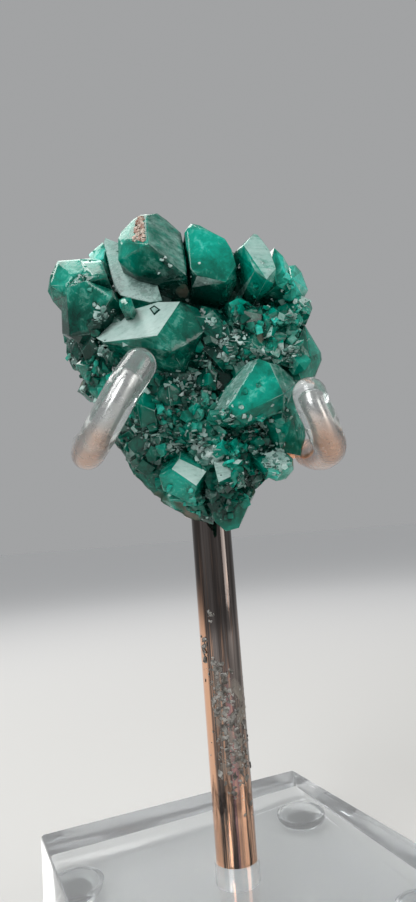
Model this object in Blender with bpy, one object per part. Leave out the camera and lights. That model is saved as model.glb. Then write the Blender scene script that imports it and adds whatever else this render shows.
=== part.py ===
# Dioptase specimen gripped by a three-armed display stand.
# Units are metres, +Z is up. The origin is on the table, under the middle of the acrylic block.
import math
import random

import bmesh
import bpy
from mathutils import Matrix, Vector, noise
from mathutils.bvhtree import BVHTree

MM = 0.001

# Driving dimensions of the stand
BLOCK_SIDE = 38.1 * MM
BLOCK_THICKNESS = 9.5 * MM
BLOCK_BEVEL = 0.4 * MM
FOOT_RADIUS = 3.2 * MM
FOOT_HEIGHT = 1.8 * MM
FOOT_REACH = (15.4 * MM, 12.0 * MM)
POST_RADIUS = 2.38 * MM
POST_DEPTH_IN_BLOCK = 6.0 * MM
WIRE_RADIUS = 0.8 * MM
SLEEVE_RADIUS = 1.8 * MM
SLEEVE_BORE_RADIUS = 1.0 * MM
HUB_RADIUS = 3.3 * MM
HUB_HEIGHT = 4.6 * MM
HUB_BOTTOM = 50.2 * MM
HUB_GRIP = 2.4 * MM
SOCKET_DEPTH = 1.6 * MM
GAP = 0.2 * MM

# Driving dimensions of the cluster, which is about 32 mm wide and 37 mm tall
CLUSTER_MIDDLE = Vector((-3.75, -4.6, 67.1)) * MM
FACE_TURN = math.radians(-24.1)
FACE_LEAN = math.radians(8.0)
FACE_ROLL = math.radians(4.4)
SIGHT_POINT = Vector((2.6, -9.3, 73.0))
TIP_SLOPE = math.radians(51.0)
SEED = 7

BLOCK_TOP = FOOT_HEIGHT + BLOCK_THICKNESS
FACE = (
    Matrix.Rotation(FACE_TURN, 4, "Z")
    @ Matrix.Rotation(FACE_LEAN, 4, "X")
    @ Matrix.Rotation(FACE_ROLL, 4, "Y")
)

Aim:
Write out all the lines again, exactly as they are.

Problem solution:
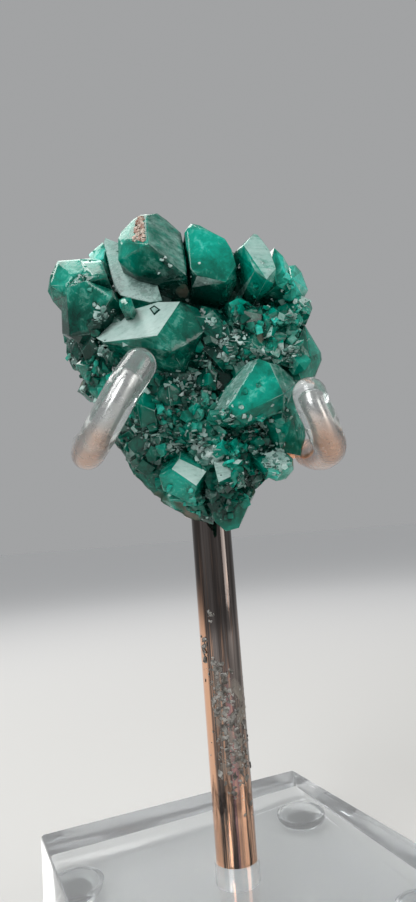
Model this object in Blender with bpy, one object per part. Leave out the camera and lights. That model is saved as model.glb. Then write the Blender scene script that imports it and adds whatever else this render shows.
=== part.py ===
# Dioptase specimen gripped by a three-armed display stand.
# Units are metres, +Z is up. The origin is on the table, under the middle of the acrylic block.
import math
import random

import bmesh
import bpy
from mathutils import Matrix, Vector, noise
from mathutils.bvhtree import BVHTree

MM = 0.001

# Driving dimensions of the stand
BLOCK_SIDE = 38.1 * MM
BLOCK_THICKNESS = 9.5 * MM
BLOCK_BEVEL = 0.4 * MM
FOOT_RADIUS = 3.2 * MM
FOOT_HEIGHT = 1.8 * MM
FOOT_REACH = (15.4 * MM, 12.0 * MM)
POST_RADIUS = 2.38 * MM
POST_DEPTH_IN_BLOCK = 6.0 * MM
WIRE_RADIUS = 0.8 * MM
SLEEVE_RADIUS = 1.8 * MM
SLEEVE_BORE_RADIUS = 1.0 * MM
HUB_RADIUS = 3.3 * MM
HUB_HEIGHT = 4.6 * MM
HUB_BOTTOM = 50.2 * MM
HUB_GRIP = 2.4 * MM
SOCKET_DEPTH = 1.6 * MM
GAP = 0.2 * MM

# Driving dimensions of the cluster, which is about 32 mm wide and 37 mm tall
CLUSTER_MIDDLE = Vector((-3.75, -4.6, 67.1)) * MM
FACE_TURN = math.radians(-24.1)
FACE_LEAN = math.radians(8.0)
FACE_ROLL = math.radians(4.4)
SIGHT_POINT = Vector((2.6, -9.3, 73.0))
TIP_SLOPE = math.radians(51.0)
SEED = 7

BLOCK_TOP = FOOT_HEIGHT + BLOCK_THICKNESS
FACE = (
    Matrix.Rotation(FACE_TURN, 4, "Z")
    @ Matrix.Rotation(FACE_LEAN, 4, "X")
    @ Matrix.Rotation(FACE_ROLL, 4, "Y")
)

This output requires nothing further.